[Data extract]

════════

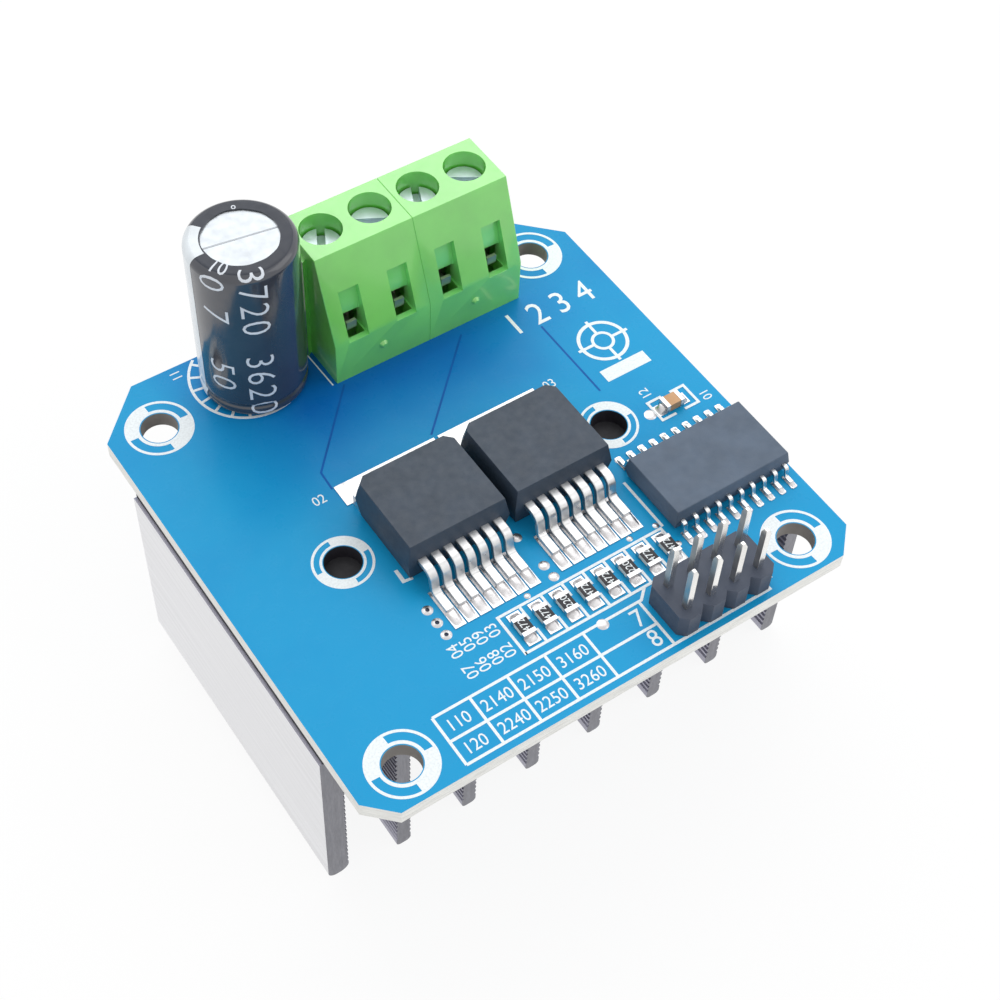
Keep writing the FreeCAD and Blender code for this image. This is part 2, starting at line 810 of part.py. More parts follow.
def make_solder_joints(header_pins, contacts):
    """The solder joints on the underside, each with its lead through it."""
    joints = []
    for x, y in header_places():
        joints.append(solder_cone(x, y))
    for x in pole_places():
        joints.append(solder_cone(x, well_y))
    square_joints = Part.makeCompound(joints).cut(header_pins).cut(contacts)
    round_joints = []
    for x in capacitor_lead_places():
        foot = FreeCAD.Vector(x, capacitor_y, tail_end)
        lead_room = Part.makeCylinder(capacitor_lead_dia / 2 + joint_gap, lead_protrusion, foot)
        round_joints.append(solder_cone(x, capacitor_y).cut(lead_room))
    return Part.makeCompound(square_joints.Solids + round_joints)


def make_parts():
    """Every sub-part by its name."""
    parts = {
        "circuit_board": make_board(),
        "thermal_pad": make_pad(),
        "heatsink": make_heatsink(),
    }
    for name, x in zip(("driver_left", "driver_right"), around(0, driver_spacing)):
        tab = driver_tab(x)
        leads = driver_leads(x)
        parts[name + "_tab"] = tab
        parts[name + "_leads"] = leads
        parts[name + "_body"] = driver_body(x, tab, leads)
    small_leads = logic_leads()
    parts["logic_chip_leads"] = small_leads
    parts["logic_chip_body"] = logic_body(small_leads)
    for number, x in enumerate(resistor_places(), 1):
        parts["resistor_%d" % number] = chip_component(x, resistor_y, resistor_height, False)
    parts["ceramic_capacitor"] = chip_component(ceramic_x, ceramic_y, ceramic_height, True)
    parts["solder_lands"] = make_lands()
    parts["capacitor_sleeve"] = make_sleeve()
    parts["capacitor_can"] = make_can()
    parts["capacitor_seal"] = capacitor_disc(seal_radius, (0, seal_height))
    parts["capacitor_leads"] = make_capacitor_leads()
    parts["terminal_left_housing"] = make_terminal(0)
    parts["terminal_right_housing"] = make_terminal(1)
    contacts = Part.makeCompound([make_contact(x) for x in pole_places()])
    screws = [make_screw(x, angle) for x, angle in zip(pole_places(), screw_slot_angles)]
    parts["terminal_contacts"] = contacts
    parts["terminal_screws"] = Part.makeCompound(screws)
    parts["terminal_leaves"] = Part.makeCompound([make_leaf(x) for x in pole_places()])
    pins = Part.makeCompound([make_header_pin(x, y) for x, y in header_places()])
    parts["header_pins"] = pins
    parts["header_housing"] = make_header_housing(pins)
    parts["solder_joints"] = make_solder_joints(pins, contacts)
    return parts


os.makedirs("parts", exist_ok=True)
for node, shape in make_parts().items():
    shape.exportStep("parts/" + node + ".step")
    print(node, len(shape.Solids), "solids", round(shape.Volume, 2), "mm3", shape.isValid())
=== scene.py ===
import bmesh
import bpy
import json
import math
import numpy as np
from functools import partial
from mathutils import Euler, Matrix, Vector


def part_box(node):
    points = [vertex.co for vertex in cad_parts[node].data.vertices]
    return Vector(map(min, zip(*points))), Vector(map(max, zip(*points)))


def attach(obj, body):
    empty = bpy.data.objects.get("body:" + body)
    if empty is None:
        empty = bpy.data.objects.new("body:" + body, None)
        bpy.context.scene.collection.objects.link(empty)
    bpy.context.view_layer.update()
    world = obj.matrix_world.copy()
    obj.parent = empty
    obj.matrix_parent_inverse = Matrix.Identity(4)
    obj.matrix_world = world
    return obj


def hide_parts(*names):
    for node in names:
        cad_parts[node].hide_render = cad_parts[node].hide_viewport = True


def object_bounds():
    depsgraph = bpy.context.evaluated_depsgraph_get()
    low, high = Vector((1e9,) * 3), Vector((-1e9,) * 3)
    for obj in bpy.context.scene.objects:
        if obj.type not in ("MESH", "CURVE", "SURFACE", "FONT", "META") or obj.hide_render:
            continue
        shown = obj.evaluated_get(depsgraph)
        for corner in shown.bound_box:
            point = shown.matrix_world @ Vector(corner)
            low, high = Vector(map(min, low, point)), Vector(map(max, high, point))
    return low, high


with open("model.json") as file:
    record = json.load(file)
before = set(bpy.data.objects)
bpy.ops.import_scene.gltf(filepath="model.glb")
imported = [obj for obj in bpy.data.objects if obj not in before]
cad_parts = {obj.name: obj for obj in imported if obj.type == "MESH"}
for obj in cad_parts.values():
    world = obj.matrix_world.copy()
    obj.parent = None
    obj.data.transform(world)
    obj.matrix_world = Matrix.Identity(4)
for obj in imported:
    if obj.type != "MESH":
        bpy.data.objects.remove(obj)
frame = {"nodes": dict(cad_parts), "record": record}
CAD_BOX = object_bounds()

bl_info = {
    "name": "Motor driver board",
    "version": (1, 0, 0),
    "blender": (4, 5, 0),
    "location": "View3D > Sidebar > Driver board",
    "description": "Print, solder and finishes for a two-channel motor driver board on its heatsink",
    "category": "Add Mesh",
}

# Metres in a millimetre. Lengths below are in millimetres, in the frame of the board: the
# origin is the centre of the four corner holes on the component face, and +Z is up.
MM = 0.001
BODY = "root"

# Degrees between two faces past which their edge shades as sharp, and past which it is rounded
SHARP_ANGLE = 30
ROUNDED_ANGLE = 35
# Degrees within which the triangles of one flat face are joined, and millimetres within which
# their corners are
FLAT_ANGLE = 0.5
CORNER_REACH = 0.0005
# Steps of a full printed ring, and degrees of a step in a part of one
RING_STEPS = 64
SECTOR_STEP = 5
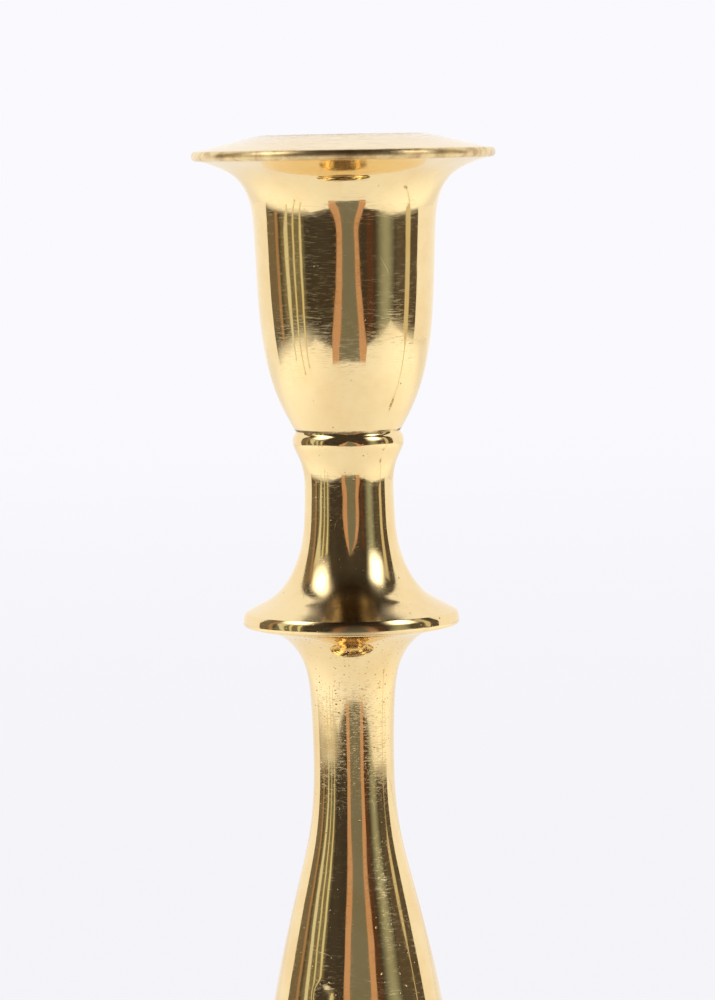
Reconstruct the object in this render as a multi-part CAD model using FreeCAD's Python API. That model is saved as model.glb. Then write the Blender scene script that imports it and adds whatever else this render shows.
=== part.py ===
import FreeCAD, Part
import math
import os

# Cast-brass push-up candlestick, in millimetres. Origin: centre of the ring on which the foot stands,
# +Z up. Everything is turned about Z except the hexagonal nut. From the table up the body is a hollow
# foot, a pear-shaped stem, a neck with a drip disc, and a tulip-shaped candle socket. A plate at the
# bottom of the socket sits on a rod that runs down through the stem to a button under the foot:
# pushing the button up lifts a candle stub out of the socket.

# ---- Driving dimensions ---------------------------------------------------------------------------

# Candle socket
bore_radius = 11.25          # takes a 22 mm candle
bore_depth = 34.0
bore_corner = 2.5            # fillet at the bottom of the bore
floor_ledge = 2.55           # ledge at the bottom of the bore, round the plate's recess
mouth_chamfer = 0.6
mouth_land = 2.05            # flat ring round the mouth
cup_wall = 3.25              # at the widest part of the cup
rim_radius = 24.2            # drip flange
rim_edge = 1.6               # thickness of the flange's rounded edge
rim_fall = 2.4               # the flange slopes down this much from the mouth to its edge
web = 2.4                    # metal between plate recess and stud hole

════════

[Aim] Return exactly, and only, the lines from the one containing "Part.makeCompound([make_leaf(x) for x in pole_places()])" down to the one containing "obj.matrix_parent_inverse = Matrix.Identity(4)", with both of those lines included.

[Written solution]
    parts["terminal_leaves"] = Part.makeCompound([make_leaf(x) for x in pole_places()])
    pins = Part.makeCompound([make_header_pin(x, y) for x, y in header_places()])
    parts["header_pins"] = pins
    parts["header_housing"] = make_header_housing(pins)
    parts["solder_joints"] = make_solder_joints(pins, contacts)
    return parts


os.makedirs("parts", exist_ok=True)
for node, shape in make_parts().items():
    shape.exportStep("parts/" + node + ".step")
    print(node, len(shape.Solids), "solids", round(shape.Volume, 2), "mm3", shape.isValid())
=== scene.py ===
import bmesh
import bpy
import json
import math
import numpy as np
from functools import partial
from mathutils import Euler, Matrix, Vector


def part_box(node):
    points = [vertex.co for vertex in cad_parts[node].data.vertices]
    return Vector(map(min, zip(*points))), Vector(map(max, zip(*points)))


def attach(obj, body):
    empty = bpy.data.objects.get("body:" + body)
    if empty is None:
        empty = bpy.data.objects.new("body:" + body, None)
        bpy.context.scene.collection.objects.link(empty)
    bpy.context.view_layer.update()
    world = obj.matrix_world.copy()
    obj.parent = empty
    obj.matrix_parent_inverse = Matrix.Identity(4)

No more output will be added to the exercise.